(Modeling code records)
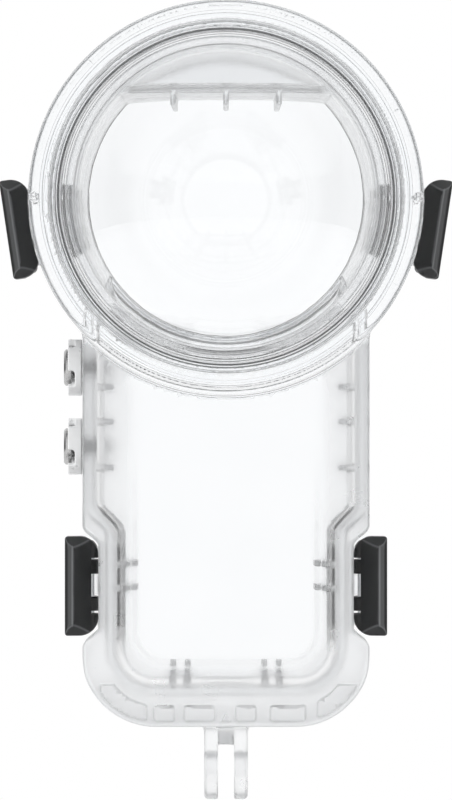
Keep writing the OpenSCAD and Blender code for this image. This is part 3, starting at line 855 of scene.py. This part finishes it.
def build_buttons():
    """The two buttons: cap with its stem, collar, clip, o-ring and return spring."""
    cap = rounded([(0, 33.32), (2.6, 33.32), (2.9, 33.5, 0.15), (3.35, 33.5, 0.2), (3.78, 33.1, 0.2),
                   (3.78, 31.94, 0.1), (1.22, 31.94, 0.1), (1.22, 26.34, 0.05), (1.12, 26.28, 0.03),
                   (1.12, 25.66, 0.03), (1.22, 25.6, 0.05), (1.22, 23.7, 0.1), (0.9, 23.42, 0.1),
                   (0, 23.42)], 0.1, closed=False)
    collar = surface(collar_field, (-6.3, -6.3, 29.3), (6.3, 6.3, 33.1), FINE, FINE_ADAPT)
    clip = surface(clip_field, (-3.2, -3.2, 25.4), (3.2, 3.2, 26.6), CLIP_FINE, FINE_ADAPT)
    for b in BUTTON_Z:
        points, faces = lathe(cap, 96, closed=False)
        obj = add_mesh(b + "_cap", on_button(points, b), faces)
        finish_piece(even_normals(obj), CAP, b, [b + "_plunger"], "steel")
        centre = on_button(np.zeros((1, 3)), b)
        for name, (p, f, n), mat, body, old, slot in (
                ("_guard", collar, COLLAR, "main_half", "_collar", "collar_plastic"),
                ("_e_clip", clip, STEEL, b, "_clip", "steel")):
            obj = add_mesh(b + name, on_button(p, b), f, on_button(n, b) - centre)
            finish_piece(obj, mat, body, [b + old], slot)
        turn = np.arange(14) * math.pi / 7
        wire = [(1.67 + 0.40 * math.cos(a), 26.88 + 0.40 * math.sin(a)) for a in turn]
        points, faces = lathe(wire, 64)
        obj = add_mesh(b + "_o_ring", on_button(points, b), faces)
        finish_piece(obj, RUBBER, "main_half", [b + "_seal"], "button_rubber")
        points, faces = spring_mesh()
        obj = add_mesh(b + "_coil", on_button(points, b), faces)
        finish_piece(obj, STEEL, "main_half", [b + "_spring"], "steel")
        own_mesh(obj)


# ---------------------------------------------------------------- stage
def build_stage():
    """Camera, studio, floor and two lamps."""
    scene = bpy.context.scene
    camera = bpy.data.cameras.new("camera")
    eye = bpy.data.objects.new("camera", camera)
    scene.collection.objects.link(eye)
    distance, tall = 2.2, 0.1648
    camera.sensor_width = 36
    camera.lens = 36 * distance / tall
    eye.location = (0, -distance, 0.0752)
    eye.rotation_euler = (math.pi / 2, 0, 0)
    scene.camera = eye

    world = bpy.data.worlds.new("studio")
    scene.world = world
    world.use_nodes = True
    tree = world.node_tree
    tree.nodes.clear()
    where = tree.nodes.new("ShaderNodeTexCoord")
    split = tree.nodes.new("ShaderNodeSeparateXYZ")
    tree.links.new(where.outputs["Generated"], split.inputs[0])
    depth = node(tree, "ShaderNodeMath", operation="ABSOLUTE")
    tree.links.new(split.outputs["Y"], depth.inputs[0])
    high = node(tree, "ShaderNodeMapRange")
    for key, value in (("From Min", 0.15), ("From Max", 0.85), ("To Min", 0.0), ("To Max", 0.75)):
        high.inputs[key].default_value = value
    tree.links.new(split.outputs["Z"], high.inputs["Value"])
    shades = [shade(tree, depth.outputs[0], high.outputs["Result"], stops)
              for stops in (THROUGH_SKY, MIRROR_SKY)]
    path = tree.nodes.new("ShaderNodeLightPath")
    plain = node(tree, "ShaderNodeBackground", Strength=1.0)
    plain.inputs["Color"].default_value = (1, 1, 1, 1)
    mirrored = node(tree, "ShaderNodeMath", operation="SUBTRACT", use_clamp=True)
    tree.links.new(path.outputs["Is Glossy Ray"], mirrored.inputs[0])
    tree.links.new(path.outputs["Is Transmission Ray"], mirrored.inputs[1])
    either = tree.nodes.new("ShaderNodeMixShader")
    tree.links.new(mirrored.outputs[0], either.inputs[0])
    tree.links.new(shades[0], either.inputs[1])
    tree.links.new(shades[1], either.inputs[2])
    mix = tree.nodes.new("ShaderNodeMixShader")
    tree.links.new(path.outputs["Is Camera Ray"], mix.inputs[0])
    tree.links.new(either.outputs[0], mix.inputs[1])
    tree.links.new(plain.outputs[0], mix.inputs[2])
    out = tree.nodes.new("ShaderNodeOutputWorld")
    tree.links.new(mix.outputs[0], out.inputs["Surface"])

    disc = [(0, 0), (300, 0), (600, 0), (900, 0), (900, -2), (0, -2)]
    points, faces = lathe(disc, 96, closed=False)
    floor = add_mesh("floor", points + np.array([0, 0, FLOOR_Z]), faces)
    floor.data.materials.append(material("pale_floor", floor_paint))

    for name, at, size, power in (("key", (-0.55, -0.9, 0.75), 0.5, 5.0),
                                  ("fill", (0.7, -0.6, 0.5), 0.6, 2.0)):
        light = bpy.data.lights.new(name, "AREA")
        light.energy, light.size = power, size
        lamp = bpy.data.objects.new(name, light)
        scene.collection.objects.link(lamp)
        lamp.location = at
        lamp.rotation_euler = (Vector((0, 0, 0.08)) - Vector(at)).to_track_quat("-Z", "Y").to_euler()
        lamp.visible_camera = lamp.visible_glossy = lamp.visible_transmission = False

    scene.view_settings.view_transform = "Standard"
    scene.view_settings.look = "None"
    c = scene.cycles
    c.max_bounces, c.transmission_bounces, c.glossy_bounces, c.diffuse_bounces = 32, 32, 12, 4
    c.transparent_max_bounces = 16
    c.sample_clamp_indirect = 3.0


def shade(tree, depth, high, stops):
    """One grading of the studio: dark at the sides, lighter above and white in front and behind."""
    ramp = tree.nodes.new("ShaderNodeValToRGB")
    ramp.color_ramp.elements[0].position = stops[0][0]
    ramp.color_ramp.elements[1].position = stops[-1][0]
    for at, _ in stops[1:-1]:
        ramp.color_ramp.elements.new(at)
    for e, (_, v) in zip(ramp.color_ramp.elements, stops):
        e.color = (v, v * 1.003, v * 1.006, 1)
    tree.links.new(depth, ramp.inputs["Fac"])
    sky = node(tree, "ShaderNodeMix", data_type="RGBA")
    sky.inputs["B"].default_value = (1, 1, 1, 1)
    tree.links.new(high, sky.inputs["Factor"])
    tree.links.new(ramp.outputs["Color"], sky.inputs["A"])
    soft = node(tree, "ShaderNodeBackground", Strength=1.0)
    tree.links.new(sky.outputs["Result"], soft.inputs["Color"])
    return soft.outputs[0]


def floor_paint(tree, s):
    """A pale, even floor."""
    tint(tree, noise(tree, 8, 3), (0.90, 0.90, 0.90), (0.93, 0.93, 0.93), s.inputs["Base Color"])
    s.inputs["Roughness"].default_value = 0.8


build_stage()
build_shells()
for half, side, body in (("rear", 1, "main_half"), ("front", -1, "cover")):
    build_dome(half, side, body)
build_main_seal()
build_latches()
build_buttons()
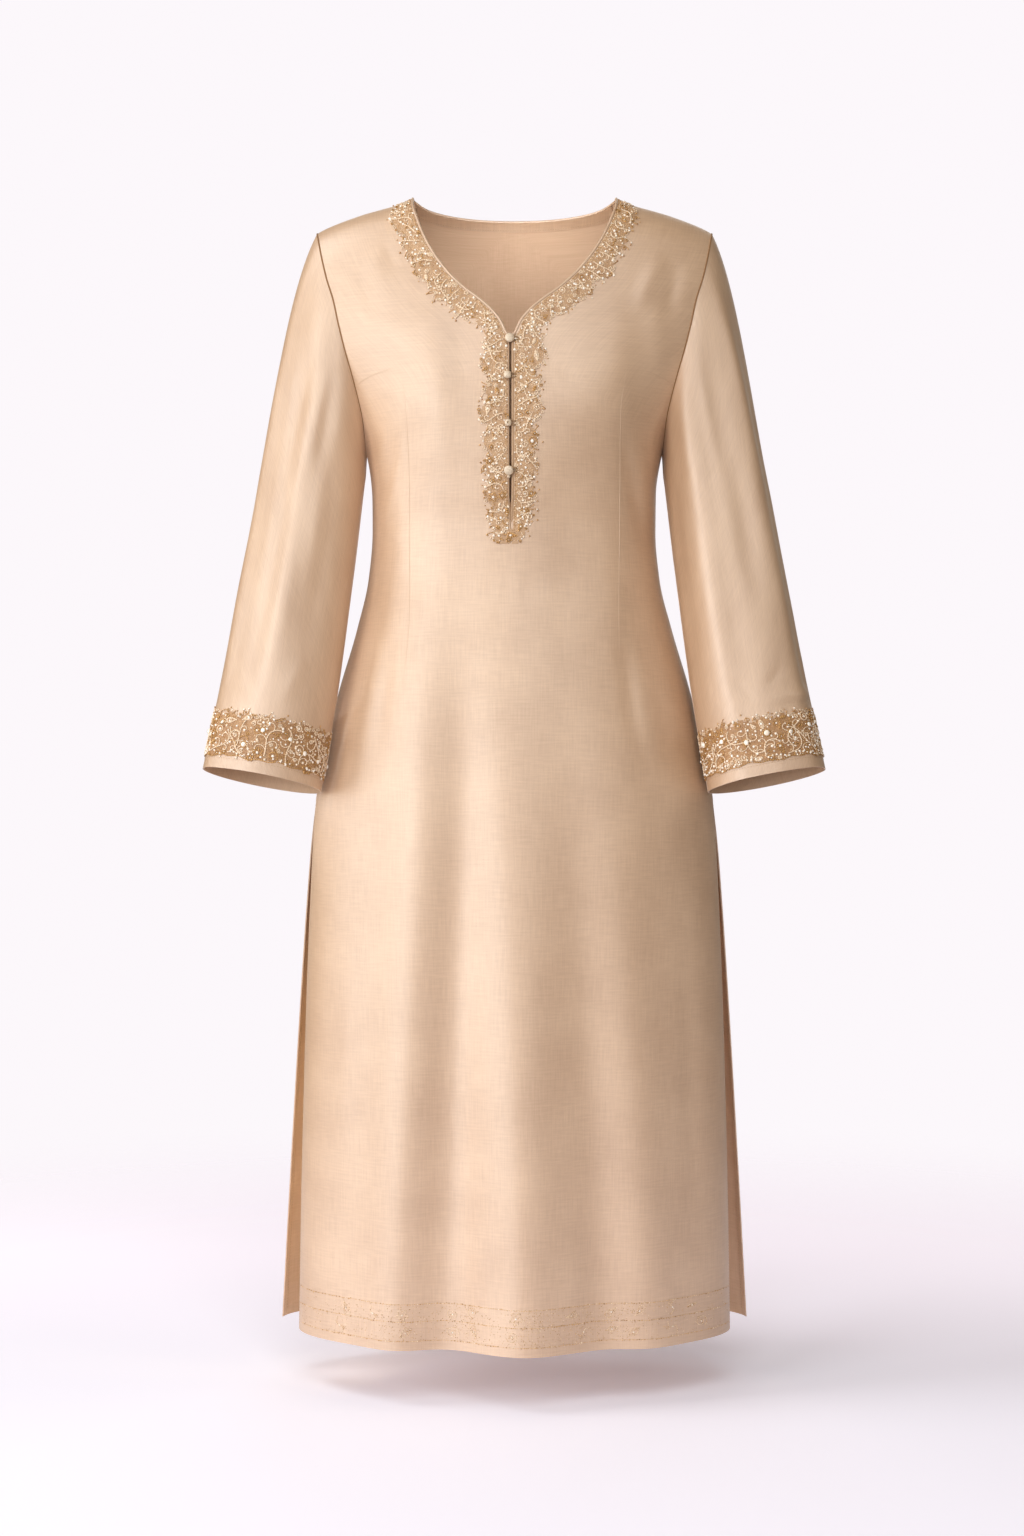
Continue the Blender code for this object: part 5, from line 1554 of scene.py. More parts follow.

Work instructions — Quote each line of the listing above exactly.

Output for this task —
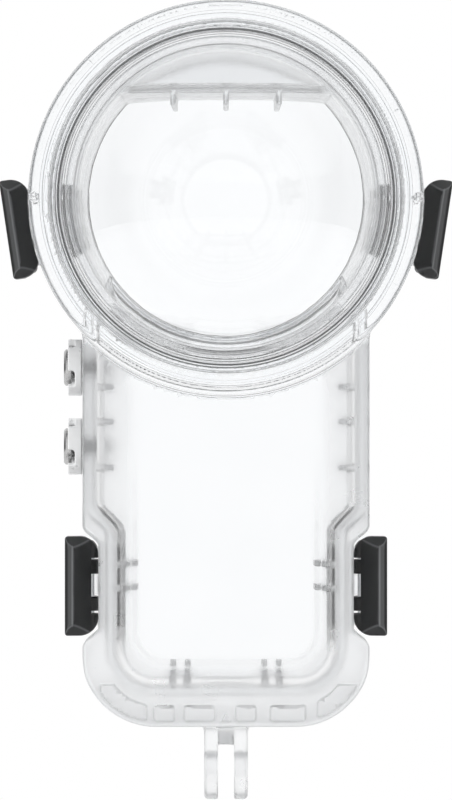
Keep writing the OpenSCAD and Blender code for this image. This is part 3, starting at line 855 of scene.py. This part finishes it.
def build_buttons():
    """The two buttons: cap with its stem, collar, clip, o-ring and return spring."""
    cap = rounded([(0, 33.32), (2.6, 33.32), (2.9, 33.5, 0.15), (3.35, 33.5, 0.2), (3.78, 33.1, 0.2),
                   (3.78, 31.94, 0.1), (1.22, 31.94, 0.1), (1.22, 26.34, 0.05), (1.12, 26.28, 0.03),
                   (1.12, 25.66, 0.03), (1.22, 25.6, 0.05), (1.22, 23.7, 0.1), (0.9, 23.42, 0.1),
                   (0, 23.42)], 0.1, closed=False)
    collar = surface(collar_field, (-6.3, -6.3, 29.3), (6.3, 6.3, 33.1), FINE, FINE_ADAPT)
    clip = surface(clip_field, (-3.2, -3.2, 25.4), (3.2, 3.2, 26.6), CLIP_FINE, FINE_ADAPT)
    for b in BUTTON_Z:
        points, faces = lathe(cap, 96, closed=False)
        obj = add_mesh(b + "_cap", on_button(points, b), faces)
        finish_piece(even_normals(obj), CAP, b, [b + "_plunger"], "steel")
        centre = on_button(np.zeros((1, 3)), b)
        for name, (p, f, n), mat, body, old, slot in (
                ("_guard", collar, COLLAR, "main_half", "_collar", "collar_plastic"),
                ("_e_clip", clip, STEEL, b, "_clip", "steel")):
            obj = add_mesh(b + name, on_button(p, b), f, on_button(n, b) - centre)
            finish_piece(obj, mat, body, [b + old], slot)
        turn = np.arange(14) * math.pi / 7
        wire = [(1.67 + 0.40 * math.cos(a), 26.88 + 0.40 * math.sin(a)) for a in turn]
        points, faces = lathe(wire, 64)
        obj = add_mesh(b + "_o_ring", on_button(points, b), faces)
        finish_piece(obj, RUBBER, "main_half", [b + "_seal"], "button_rubber")
        points, faces = spring_mesh()
        obj = add_mesh(b + "_coil", on_button(points, b), faces)
        finish_piece(obj, STEEL, "main_half", [b + "_spring"], "steel")
        own_mesh(obj)


# ---------------------------------------------------------------- stage
def build_stage():
    """Camera, studio, floor and two lamps."""
    scene = bpy.context.scene
    camera = bpy.data.cameras.new("camera")
    eye = bpy.data.objects.new("camera", camera)
    scene.collection.objects.link(eye)
    distance, tall = 2.2, 0.1648
    camera.sensor_width = 36
    camera.lens = 36 * distance / tall
    eye.location = (0, -distance, 0.0752)
    eye.rotation_euler = (math.pi / 2, 0, 0)
    scene.camera = eye

    world = bpy.data.worlds.new("studio")
    scene.world = world
    world.use_nodes = True
    tree = world.node_tree
    tree.nodes.clear()
    where = tree.nodes.new("ShaderNodeTexCoord")
    split = tree.nodes.new("ShaderNodeSeparateXYZ")
    tree.links.new(where.outputs["Generated"], split.inputs[0])
    depth = node(tree, "ShaderNodeMath", operation="ABSOLUTE")
    tree.links.new(split.outputs["Y"], depth.inputs[0])
    high = node(tree, "ShaderNodeMapRange")
    for key, value in (("From Min", 0.15), ("From Max", 0.85), ("To Min", 0.0), ("To Max", 0.75)):
        high.inputs[key].default_value = value
    tree.links.new(split.outputs["Z"], high.inputs["Value"])
    shades = [shade(tree, depth.outputs[0], high.outputs["Result"], stops)
              for stops in (THROUGH_SKY, MIRROR_SKY)]
    path = tree.nodes.new("ShaderNodeLightPath")
    plain = node(tree, "ShaderNodeBackground", Strength=1.0)
    plain.inputs["Color"].default_value = (1, 1, 1, 1)
    mirrored = node(tree, "ShaderNodeMath", operation="SUBTRACT", use_clamp=True)
    tree.links.new(path.outputs["Is Glossy Ray"], mirrored.inputs[0])
    tree.links.new(path.outputs["Is Transmission Ray"], mirrored.inputs[1])
    either = tree.nodes.new("ShaderNodeMixShader")
    tree.links.new(mirrored.outputs[0], either.inputs[0])
    tree.links.new(shades[0], either.inputs[1])
    tree.links.new(shades[1], either.inputs[2])
    mix = tree.nodes.new("ShaderNodeMixShader")
    tree.links.new(path.outputs["Is Camera Ray"], mix.inputs[0])
    tree.links.new(either.outputs[0], mix.inputs[1])
    tree.links.new(plain.outputs[0], mix.inputs[2])
    out = tree.nodes.new("ShaderNodeOutputWorld")
    tree.links.new(mix.outputs[0], out.inputs["Surface"])

    disc = [(0, 0), (300, 0), (600, 0), (900, 0), (900, -2), (0, -2)]
    points, faces = lathe(disc, 96, closed=False)
    floor = add_mesh("floor", points + np.array([0, 0, FLOOR_Z]), faces)
    floor.data.materials.append(material("pale_floor", floor_paint))

    for name, at, size, power in (("key", (-0.55, -0.9, 0.75), 0.5, 5.0),
                                  ("fill", (0.7, -0.6, 0.5), 0.6, 2.0)):
        light = bpy.data.lights.new(name, "AREA")
        light.energy, light.size = power, size
        lamp = bpy.data.objects.new(name, light)
        scene.collection.objects.link(lamp)
        lamp.location = at
        lamp.rotation_euler = (Vector((0, 0, 0.08)) - Vector(at)).to_track_quat("-Z", "Y").to_euler()
        lamp.visible_camera = lamp.visible_glossy = lamp.visible_transmission = False

    scene.view_settings.view_transform = "Standard"
    scene.view_settings.look = "None"
    c = scene.cycles
    c.max_bounces, c.transmission_bounces, c.glossy_bounces, c.diffuse_bounces = 32, 32, 12, 4
    c.transparent_max_bounces = 16
    c.sample_clamp_indirect = 3.0


def shade(tree, depth, high, stops):
    """One grading of the studio: dark at the sides, lighter above and white in front and behind."""
    ramp = tree.nodes.new("ShaderNodeValToRGB")
    ramp.color_ramp.elements[0].position = stops[0][0]
    ramp.color_ramp.elements[1].position = stops[-1][0]
    for at, _ in stops[1:-1]:
        ramp.color_ramp.elements.new(at)
    for e, (_, v) in zip(ramp.color_ramp.elements, stops):
        e.color = (v, v * 1.003, v * 1.006, 1)
    tree.links.new(depth, ramp.inputs["Fac"])
    sky = node(tree, "ShaderNodeMix", data_type="RGBA")
    sky.inputs["B"].default_value = (1, 1, 1, 1)
    tree.links.new(high, sky.inputs["Factor"])
    tree.links.new(ramp.outputs["Color"], sky.inputs["A"])
    soft = node(tree, "ShaderNodeBackground", Strength=1.0)
    tree.links.new(sky.outputs["Result"], soft.inputs["Color"])
    return soft.outputs[0]


def floor_paint(tree, s):
    """A pale, even floor."""
    tint(tree, noise(tree, 8, 3), (0.90, 0.90, 0.90), (0.93, 0.93, 0.93), s.inputs["Base Color"])
    s.inputs["Roughness"].default_value = 0.8


build_stage()
build_shells()
for half, side, body in (("rear", 1, "main_half"), ("front", -1, "cover")):
    build_dome(half, side, body)
build_main_seal()
build_latches()
build_buttons()
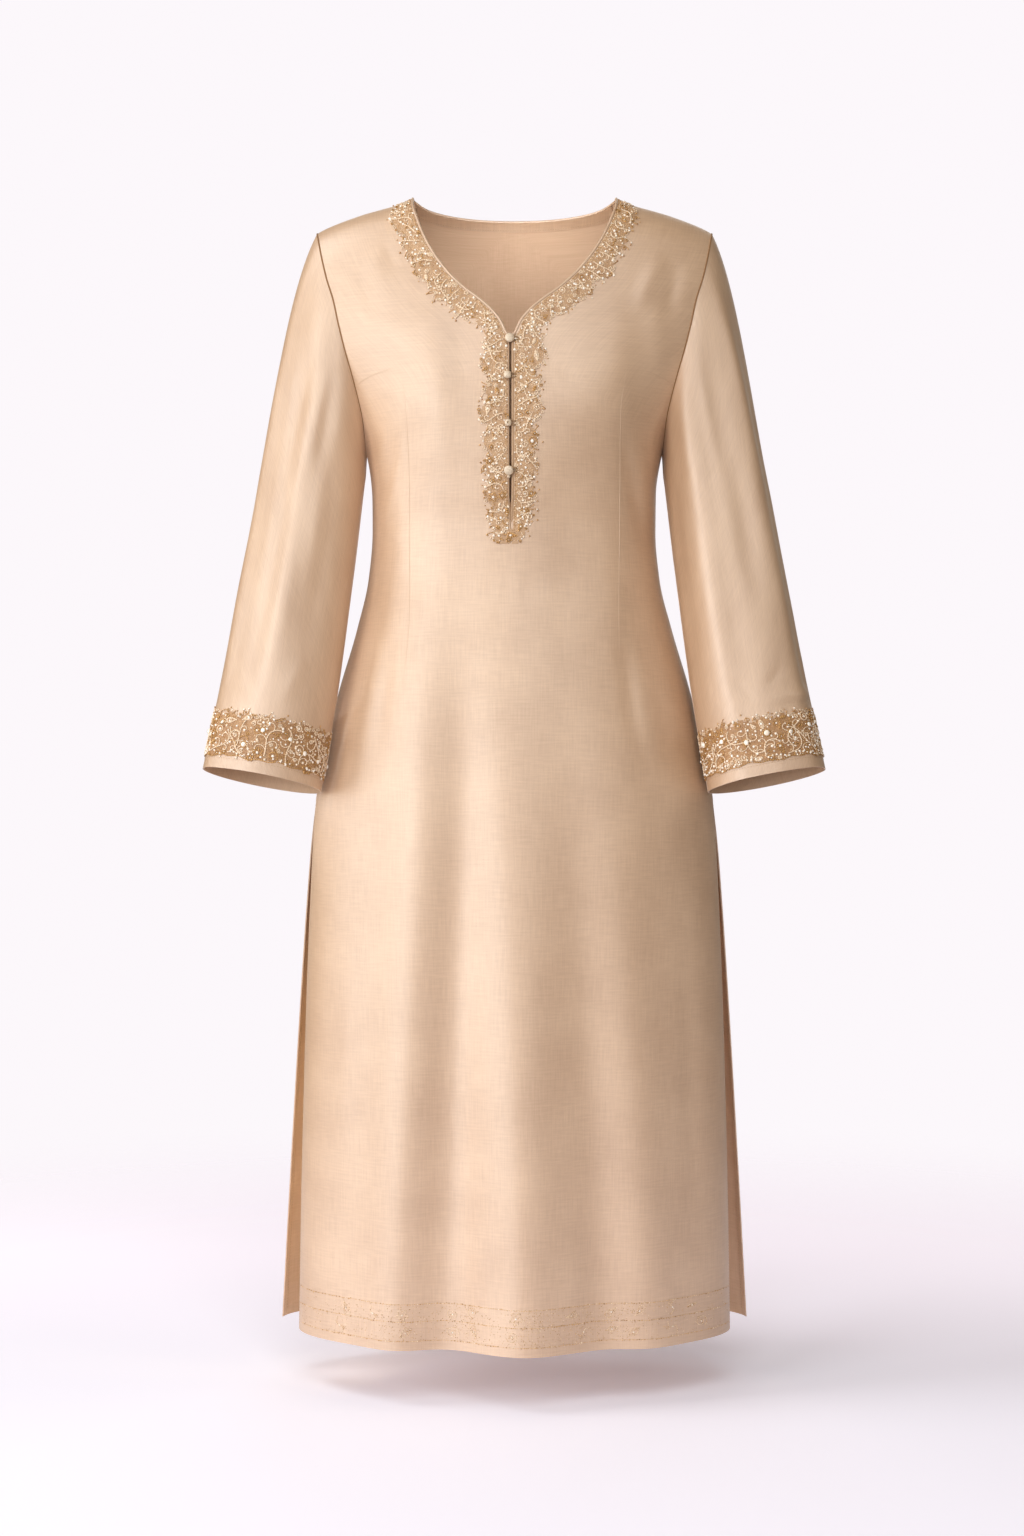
Continue the Blender code for this object: part 5, from line 1554 of scene.py. More parts follow.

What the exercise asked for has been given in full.